Rússia lança moeda digital estatal para driblar sanções e desafiar hegemonia do dólar

Embora o governo russo defenda que a iniciativa busca estabilidade, autoridades americanas e europeias já demonstram preocupação com o potencial da moeda (Foto Divulgação)

Em um movimento que promete repercutir nos mercados globais e no tabuleiro geopolítico, a Rússia anunciou oficialmente, nesta quarta-feira, o lançamento do seu “rublo digital” — uma moeda virtual emitida e controlada pelo Banco Central russo, com o objetivo de contornar sanções ocidentais e reduzir a dependência do sistema financeiro dominado pelo dólar.

A nova moeda digital estatal (CBDC, na sigla em inglês) será testada inicialmente em transações domésticas entre cidadãos e empresas, mas o governo de Vladimir Putin já sinalizou que pretende ampliar o uso internacional, especialmente em operações com países considerados “amigos”, como China, Irã, Índia e integrantes do BRICS.

“O rublo digital representa um passo estratégico rumo à soberania financeira total da Rússia”, afirmou Elvira Nabiullina, presidente do Banco Central da Rússia, em coletiva de imprensa. “Nosso objetivo é garantir que o comércio e os pagamentos internacionais não fiquem reféns da pressão política de Washington ou de instituições ocidentais.”

Tecnologia contra sanções

O anúncio ocorre em meio ao prolongamento da guerra na Ucrânia e ao endurecimento das sanções impostas por Estados Unidos, União Europeia e aliados, que limitaram o acesso da Rússia ao sistema Swift, congelaram ativos de bancos e oligarcas, e restringiram transações em dólar e euro.

Com o rublo digital, o Kremlin aposta em um sistema paralelo e mais difícil de ser monitorado ou bloqueado. Por ser emitido por uma autoridade estatal, a moeda não tem a volatilidade das criptomoedas tradicionais, mas pode incorporar tecnologias similares de blockchain para garantir rastreabilidade e agilidade nas transações.

“A criação de moedas digitais por bancos centrais é uma tendência global, mas na Rússia ela ganha um componente geopolítico muito claro”, avalia a economista Tatiana Dvorkina, do Instituto de Estudos Financeiros de Moscou. “É uma tentativa de construir uma rede de pagamentos alternativa ao Ocidente.”

Riscos e reações

Embora o governo russo defenda que a iniciativa busca estabilidade, autoridades americanas e europeias já demonstram preocupação com o potencial da moeda para viabilizar esquemas de evasão de sanções. Segundo analistas, o uso do rublo digital em transações com regimes autoritários ou empresas sancionadas pode dificultar o rastreamento e ampliar o “vazamento” financeiro fora dos canais tradicionais.
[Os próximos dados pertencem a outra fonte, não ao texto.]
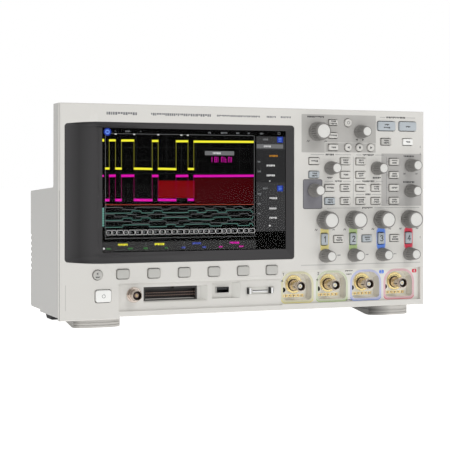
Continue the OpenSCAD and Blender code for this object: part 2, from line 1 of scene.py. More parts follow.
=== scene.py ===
import json
import math
import random
import bpy
import bmesh
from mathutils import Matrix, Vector


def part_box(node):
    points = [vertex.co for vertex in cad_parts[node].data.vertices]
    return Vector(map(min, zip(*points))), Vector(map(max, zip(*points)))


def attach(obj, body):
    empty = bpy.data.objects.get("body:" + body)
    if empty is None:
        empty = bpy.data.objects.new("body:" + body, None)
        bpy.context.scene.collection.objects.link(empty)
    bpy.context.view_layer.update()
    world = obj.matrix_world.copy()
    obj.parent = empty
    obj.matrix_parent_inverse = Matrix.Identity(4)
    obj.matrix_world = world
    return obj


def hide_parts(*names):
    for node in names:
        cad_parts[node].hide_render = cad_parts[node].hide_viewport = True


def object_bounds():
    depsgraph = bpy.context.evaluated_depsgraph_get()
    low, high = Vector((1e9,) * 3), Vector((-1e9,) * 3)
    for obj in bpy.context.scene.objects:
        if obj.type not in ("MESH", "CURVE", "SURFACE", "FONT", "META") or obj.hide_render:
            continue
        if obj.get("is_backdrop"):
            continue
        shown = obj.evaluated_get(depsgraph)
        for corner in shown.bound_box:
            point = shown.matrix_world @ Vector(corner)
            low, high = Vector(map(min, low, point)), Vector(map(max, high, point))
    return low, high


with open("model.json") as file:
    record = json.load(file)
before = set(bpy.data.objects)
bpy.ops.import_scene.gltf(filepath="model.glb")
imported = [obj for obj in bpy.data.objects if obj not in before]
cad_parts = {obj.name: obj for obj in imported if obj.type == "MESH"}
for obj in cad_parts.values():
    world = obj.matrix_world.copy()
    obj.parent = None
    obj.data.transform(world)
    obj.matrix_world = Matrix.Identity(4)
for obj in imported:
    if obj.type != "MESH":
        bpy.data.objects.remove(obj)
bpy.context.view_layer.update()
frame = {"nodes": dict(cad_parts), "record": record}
root = "instrument"
mm = 0.001

print("camera and light")
camera = {
    "place": (-0.4786, -1.1509, 0.1302),   # metres, left of the middle and level with the screen
    "turn": 22.3155,                       # degrees to the right of straight ahead
    "lens": 99.18,
    "rise": -0.0867,                       # frame shift that keeps the uprights upright
}
light = {
    "sky": 0.36,
    "key": (0.5, -1.6, 1.3, 0.9, 9),       # x, y, z, size, watts
    "fill": (-1.7, -0.9, 0.8, 1.2, 1.5),
    "top": (0.2, -0.3, 1.5, 1.0, 3.5),
    "rear": (-0.2, 1.6, 1.1, 1.4, 10),
}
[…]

“O rublo digital pode virar uma espécie de ‘cripto do Kremlin’, facilitando negócios opacos e minando a eficácia das sanções internacionais”, alerta Joseph Gagnon, ex-Fed e pesquisador do Peterson Institute for International Economics. “O Ocidente precisará desenvolver ferramentas de vigilância e talvez novas formas de resposta.”

Nova era financeira?

Apesar das incertezas, o projeto russo dialoga com um movimento mais amplo: mais de 100 países já estudam ou desenvolvem suas próprias moedas digitais estatais. China, por exemplo, está em fase avançada com o yuan digital, também com foco em reduzir a exposição ao dólar.

Para alguns analistas, a ofensiva russa pode acelerar a fragmentação do sistema financeiro global, tradicionalmente ancorado no dólar e em instituições ocidentais como o FMI e o Banco Mundial.

“O que estamos vendo é o nascimento de um novo capítulo da guerra fria econômica”, resume o historiador britânico Timothy Ash. “Agora, não é só quem controla os tanques, mas quem controla os códigos e as carteiras digitais.”